● **Data section**:
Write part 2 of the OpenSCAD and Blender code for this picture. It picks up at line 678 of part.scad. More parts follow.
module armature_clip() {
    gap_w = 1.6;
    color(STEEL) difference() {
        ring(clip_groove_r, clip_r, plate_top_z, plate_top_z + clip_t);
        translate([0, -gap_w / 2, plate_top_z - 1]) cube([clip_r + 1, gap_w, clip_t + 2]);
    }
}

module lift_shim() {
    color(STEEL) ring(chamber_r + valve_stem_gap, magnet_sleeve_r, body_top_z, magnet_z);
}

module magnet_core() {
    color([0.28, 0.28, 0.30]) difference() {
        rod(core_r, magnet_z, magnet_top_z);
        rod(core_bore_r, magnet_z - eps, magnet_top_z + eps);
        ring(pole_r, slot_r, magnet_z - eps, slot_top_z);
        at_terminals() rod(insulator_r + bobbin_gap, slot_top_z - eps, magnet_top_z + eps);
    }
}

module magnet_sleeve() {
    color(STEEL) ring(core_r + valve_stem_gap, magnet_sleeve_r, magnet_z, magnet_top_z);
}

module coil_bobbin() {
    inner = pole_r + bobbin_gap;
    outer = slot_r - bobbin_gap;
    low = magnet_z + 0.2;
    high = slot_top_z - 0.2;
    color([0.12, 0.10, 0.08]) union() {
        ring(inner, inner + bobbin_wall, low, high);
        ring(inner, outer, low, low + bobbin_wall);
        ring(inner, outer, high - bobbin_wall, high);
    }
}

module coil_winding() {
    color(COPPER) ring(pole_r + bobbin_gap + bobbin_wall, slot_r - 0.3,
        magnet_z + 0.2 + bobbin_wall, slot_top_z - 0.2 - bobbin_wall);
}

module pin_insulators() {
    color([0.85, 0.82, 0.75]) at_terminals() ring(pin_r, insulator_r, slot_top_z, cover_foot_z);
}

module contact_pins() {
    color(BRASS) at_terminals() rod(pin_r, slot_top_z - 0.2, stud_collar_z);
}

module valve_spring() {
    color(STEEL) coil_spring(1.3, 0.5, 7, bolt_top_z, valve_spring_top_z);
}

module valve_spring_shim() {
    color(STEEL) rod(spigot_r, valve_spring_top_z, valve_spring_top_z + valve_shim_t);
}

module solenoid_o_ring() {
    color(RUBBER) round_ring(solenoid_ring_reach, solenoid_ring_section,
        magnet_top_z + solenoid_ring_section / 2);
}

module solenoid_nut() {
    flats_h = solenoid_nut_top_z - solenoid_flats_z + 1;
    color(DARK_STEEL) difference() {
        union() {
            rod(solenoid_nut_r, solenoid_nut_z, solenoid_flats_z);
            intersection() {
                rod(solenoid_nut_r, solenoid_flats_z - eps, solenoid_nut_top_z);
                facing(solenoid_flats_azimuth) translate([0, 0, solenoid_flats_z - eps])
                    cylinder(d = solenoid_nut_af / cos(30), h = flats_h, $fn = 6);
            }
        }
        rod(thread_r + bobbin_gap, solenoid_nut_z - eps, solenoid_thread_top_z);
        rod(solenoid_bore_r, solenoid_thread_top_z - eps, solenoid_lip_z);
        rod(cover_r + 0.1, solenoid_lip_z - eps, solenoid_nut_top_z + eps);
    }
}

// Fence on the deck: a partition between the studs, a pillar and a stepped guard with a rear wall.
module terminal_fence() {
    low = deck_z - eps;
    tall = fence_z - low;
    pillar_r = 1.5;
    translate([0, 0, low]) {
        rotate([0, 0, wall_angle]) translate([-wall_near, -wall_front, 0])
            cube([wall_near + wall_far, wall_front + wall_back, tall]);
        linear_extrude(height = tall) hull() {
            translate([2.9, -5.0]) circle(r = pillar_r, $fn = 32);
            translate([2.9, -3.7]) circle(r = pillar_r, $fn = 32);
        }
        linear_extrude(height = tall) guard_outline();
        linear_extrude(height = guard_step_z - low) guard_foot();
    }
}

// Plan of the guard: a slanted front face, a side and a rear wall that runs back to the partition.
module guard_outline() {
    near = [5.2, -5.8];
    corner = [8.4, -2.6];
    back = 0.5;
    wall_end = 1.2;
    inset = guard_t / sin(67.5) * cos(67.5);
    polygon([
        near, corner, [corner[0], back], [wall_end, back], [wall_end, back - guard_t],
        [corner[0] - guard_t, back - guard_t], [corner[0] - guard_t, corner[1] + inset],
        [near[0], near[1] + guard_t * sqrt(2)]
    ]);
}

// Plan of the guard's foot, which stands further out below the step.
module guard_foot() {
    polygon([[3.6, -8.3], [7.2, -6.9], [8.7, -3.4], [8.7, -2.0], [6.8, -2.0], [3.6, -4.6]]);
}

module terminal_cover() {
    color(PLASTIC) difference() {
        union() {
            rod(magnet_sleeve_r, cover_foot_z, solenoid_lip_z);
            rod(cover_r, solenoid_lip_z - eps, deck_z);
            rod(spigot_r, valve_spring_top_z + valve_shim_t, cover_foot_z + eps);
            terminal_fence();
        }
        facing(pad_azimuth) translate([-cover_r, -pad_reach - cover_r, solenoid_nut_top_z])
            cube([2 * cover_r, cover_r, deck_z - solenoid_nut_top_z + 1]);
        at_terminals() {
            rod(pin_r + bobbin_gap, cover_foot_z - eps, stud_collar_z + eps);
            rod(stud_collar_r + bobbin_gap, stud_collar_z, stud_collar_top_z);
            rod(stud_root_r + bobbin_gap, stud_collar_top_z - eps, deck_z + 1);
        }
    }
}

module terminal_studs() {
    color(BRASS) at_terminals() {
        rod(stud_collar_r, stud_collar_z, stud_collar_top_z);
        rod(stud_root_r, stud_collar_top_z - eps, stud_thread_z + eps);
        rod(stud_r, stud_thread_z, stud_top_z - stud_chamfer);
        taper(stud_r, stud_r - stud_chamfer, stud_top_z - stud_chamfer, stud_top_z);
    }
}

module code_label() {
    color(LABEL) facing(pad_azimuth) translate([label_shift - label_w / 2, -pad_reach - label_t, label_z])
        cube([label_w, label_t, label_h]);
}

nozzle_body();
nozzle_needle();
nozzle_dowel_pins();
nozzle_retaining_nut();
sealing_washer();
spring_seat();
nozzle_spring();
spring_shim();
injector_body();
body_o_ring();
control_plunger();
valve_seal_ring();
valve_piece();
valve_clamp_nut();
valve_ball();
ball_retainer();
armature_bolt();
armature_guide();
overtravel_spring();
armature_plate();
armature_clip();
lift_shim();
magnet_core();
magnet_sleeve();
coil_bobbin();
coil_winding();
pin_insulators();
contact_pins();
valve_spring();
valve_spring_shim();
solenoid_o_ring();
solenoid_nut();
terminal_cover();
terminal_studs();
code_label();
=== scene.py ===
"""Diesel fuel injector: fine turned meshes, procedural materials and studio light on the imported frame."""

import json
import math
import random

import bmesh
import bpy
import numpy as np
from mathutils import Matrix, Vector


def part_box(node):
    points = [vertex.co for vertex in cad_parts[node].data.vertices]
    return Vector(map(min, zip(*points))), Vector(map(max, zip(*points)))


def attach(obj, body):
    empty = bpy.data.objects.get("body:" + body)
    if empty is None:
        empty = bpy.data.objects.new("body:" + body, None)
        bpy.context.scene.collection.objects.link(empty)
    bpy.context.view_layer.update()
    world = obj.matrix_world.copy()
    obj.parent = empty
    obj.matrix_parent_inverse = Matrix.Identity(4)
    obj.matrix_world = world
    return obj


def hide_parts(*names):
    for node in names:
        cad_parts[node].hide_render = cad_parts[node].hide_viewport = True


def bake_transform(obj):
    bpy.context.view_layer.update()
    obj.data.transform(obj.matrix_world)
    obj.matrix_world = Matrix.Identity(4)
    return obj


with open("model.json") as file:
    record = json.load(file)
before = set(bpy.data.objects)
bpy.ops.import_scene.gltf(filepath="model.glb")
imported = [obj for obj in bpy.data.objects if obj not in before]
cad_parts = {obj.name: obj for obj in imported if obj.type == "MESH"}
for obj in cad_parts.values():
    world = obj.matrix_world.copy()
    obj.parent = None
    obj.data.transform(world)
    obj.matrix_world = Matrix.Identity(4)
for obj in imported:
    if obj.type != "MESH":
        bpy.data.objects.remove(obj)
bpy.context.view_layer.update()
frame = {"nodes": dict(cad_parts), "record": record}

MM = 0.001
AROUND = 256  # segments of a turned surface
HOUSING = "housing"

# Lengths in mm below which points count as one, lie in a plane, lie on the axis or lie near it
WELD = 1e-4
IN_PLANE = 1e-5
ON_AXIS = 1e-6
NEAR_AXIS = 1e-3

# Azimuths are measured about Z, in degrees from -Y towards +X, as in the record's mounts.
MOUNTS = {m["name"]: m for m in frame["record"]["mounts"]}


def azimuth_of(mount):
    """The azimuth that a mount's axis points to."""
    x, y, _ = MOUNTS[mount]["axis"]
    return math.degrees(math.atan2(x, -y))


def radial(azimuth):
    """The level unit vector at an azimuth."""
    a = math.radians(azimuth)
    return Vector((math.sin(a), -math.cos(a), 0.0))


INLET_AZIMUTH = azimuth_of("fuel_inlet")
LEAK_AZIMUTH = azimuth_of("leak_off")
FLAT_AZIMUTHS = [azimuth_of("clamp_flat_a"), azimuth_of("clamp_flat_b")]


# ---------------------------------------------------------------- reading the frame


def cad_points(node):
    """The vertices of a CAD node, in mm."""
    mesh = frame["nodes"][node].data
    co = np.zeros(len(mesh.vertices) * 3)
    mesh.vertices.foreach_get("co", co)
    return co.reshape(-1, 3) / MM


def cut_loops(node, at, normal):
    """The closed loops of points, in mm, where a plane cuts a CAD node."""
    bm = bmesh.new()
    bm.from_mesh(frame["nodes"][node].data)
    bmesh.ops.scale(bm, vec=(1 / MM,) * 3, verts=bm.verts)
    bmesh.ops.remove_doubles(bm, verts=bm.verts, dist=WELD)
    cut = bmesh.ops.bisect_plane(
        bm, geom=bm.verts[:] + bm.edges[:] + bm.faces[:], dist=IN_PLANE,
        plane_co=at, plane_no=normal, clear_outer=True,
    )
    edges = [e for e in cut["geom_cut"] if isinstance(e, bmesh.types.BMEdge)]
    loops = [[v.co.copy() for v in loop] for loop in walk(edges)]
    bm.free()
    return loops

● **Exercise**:
Print the lines from the line containing "nozzle_body();" to the line containing "if empty is", both ends included, exactly and with nothing added.

● **Response**:
nozzle_body();
nozzle_needle();
nozzle_dowel_pins();
nozzle_retaining_nut();
sealing_washer();
spring_seat();
nozzle_spring();
spring_shim();
injector_body();
body_o_ring();
control_plunger();
valve_seal_ring();
valve_piece();
valve_clamp_nut();
valve_ball();
ball_retainer();
armature_bolt();
armature_guide();
overtravel_spring();
armature_plate();
armature_clip();
lift_shim();
magnet_core();
magnet_sleeve();
coil_bobbin();
coil_winding();
pin_insulators();
contact_pins();
valve_spring();
valve_spring_shim();
solenoid_o_ring();
solenoid_nut();
terminal_cover();
terminal_studs();
code_label();
=== scene.py ===
"""Diesel fuel injector: fine turned meshes, procedural materials and studio light on the imported frame."""

import json
import math
import random

import bmesh
import bpy
import numpy as np
from mathutils import Matrix, Vector


def part_box(node):
    points = [vertex.co for vertex in cad_parts[node].data.vertices]
    return Vector(map(min, zip(*points))), Vector(map(max, zip(*points)))


def attach(obj, body):
    empty = bpy.data.objects.get("body:" + body)
    if empty is None:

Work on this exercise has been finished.